Break up of red blood cell aggregates in model 3-D microfluidic channels as well as physiologically shaped channels

The blood flow dynamics through the micro-vascular system, which is the end of our vascular system, depend on many factors, such as the exact shape of the vessels and the aggregation and deformation of the red blood cells (RBCs) [1]. The effects of these parameters have been systematically studied in microfluidics, always using 2D channels with rectangular cross section. It has been shown, for example, that RBCs are not equally distributed between the main vessel and the daughter vessels. The main drawback of this approach is that the micro-channels are inherently different from the physiological vessels, not only because the channels are rectangular, but also because they are confined to 2D. The goal of this research project is to understand the interplay between aggregation, deformation and flow in model 3-D microfluidic channels as well as physiologically relevant shaped channels.
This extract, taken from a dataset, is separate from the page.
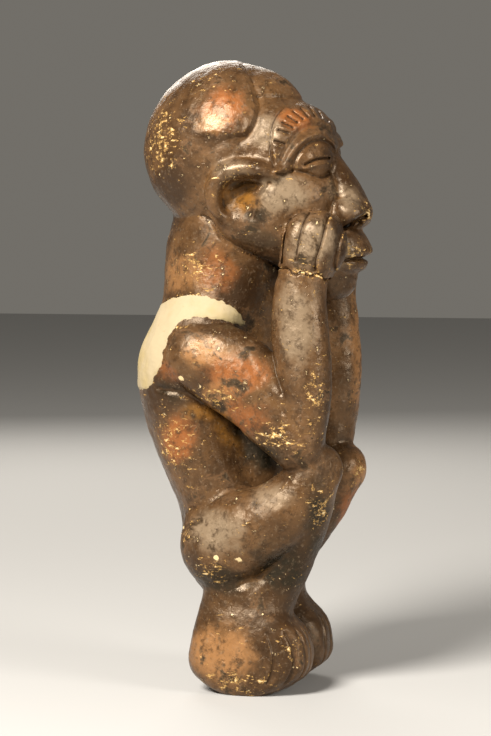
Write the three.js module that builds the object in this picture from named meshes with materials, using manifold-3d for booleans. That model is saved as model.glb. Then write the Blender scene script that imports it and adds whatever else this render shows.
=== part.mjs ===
// A squatting carved figure, 200 mm tall, with its head in its hands and its elbows on its knees.
// It is one carved block with one later repair fill in the right shoulder. The block is laid out here
// as the masses a carver would rough out, each one its own closed mesh, split where the carving has its creases.
// Millimetres, +Z up. The figure looks along -Y, and its right side is at -X. The origin is under the soles.
import * as THREE from "three";
import { mergeVertices } from "three/addons/utils/BufferGeometryUtils.js";
import Module from "manifold-3d";

const wasm = await Module();
wasm.setup();

// ---- Driving dimensions ----
const gap = 0.3; // clear line between one mass and the next

const footLength = 39.5;
const footWidth = 26;
const footHeight = 27;
const footMiddle = 2.8; // how far forward the middle of a foot lies
const feetApart = 28; // from the middle of one foot to the middle of the other
const toeCount = 4;
const toeGroove = 1.1;

const ankleWidth = 21;
const ankleDepth = 26;
const shinWidth = 17;
const shinDepth = 16.5;

const hipHeight = 46;
const hipBack = 5;
const hipRadius = 15.3;
const hipsApart = 27;
const thighRadius = 11.8;

const kneeHeight = 69.5;
const rightKneeLift = 2.6; // the right knee is carved a little higher than the left
const kneeReach = 26.3;
const kneeRadius = 8.1;
const kneesApart = 34;
const leftShinBack = 5; // the left shin is carved further back than the right

const elbowRadius = 8;
const elbowBehindKnee = 6;
const elbowsApart = 42;
const upperArmRadius = 12.2;
const upperArmWidth = 16;
const shoulderHeight = 106.5;
const shoulderBack = 13;
const shoulderRadius = 11.5;
const shouldersApart = 39;
const forearmDepth = 17.4;
const forearmWidth = 15.5;
const wristDepth = 15.4;

const handHeight = 21.5;
const handDepth = 20.4;
const handThickness = 10;
const leftHandBack = 4; // the left hand is held a little further back than the right
const fingerRadius = 3.1;
const fingerCount = 4;

const neckTop = 150; // where the skull sits on the neck
const neckWidth = 36.5;
const neckDepth = 41;
const chestWidth = 48;
const waistWidth = 40;
const seatHeight = 31; // underside of the pelvis

const skullLength = 56;
const skullWidth = 48;
const skullHeight = 59;
const skullSink = 9.5; // how far the skull comes down over the neck
const skullBack = 6.8; // how far behind the middle of the feet the middle of the skull lies
const faceReach = 27.4; // from the middle of the skull forward to the brow
const jawWidth = 40;
const chinDrop = 45.6; // from the middle of the skull down to the chin

const bellyWidth = 25; // the wood left in front of the torso, between the thighs and under the chin
const bellyReach = 11;

const fillDepth = 4.5; // thickness of the repair fill
const fillHeight = 31;
const fillLength = 46;
const fillFromSpine = 6;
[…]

The breakup of red blood cell aggregates as well as red blood cell dynamics will be studied by systematically varying the interaction strength between the red blood cells and the complexity of flow geometries. To this end, we will make use of a novel technique, Selective Laser-induced Etching (SLE), to produce 3D structures in glass, while the RBCs will be imaged using ultra-fast confocal microscopy. SLE allows the design of bifurcations into different planes with any desirable shape [2]. Figure 1 indicates one of the final designs of the microfluidic device. To study the shape memory of the vessels the second generation of the bifurcation has been implemented with a parallel and perpendicular orientation relative to the first bifurcation. In a later stage, sequences of the microvascular system will be imprinted from high-resolution 3D reconstructions of human brain histological tissue sections produced in the INM-1 at Forschungszentrum Jülich [3]. Having established flow through healthy structures, we can then also access pathological structures such as aneurisms. References [1] R. Mehri, C. Mavriplis, and M. Fenech, PLoS One, 13 2018, e0199911. [2] M. Hermans, J. Gottmann, and F. Riedel, JLMN, 9 2014, 126 – 131. [3] S. Bludau, T. Dickscheid, F. Iannilli, and K. Amunts, In 22nd Annual Meeting of the Organization for Human Brain Mapping (OHBM), June 2016, 3D reconstruction of cell distributions in the human subthalamic nucleus at 1 micron resolution.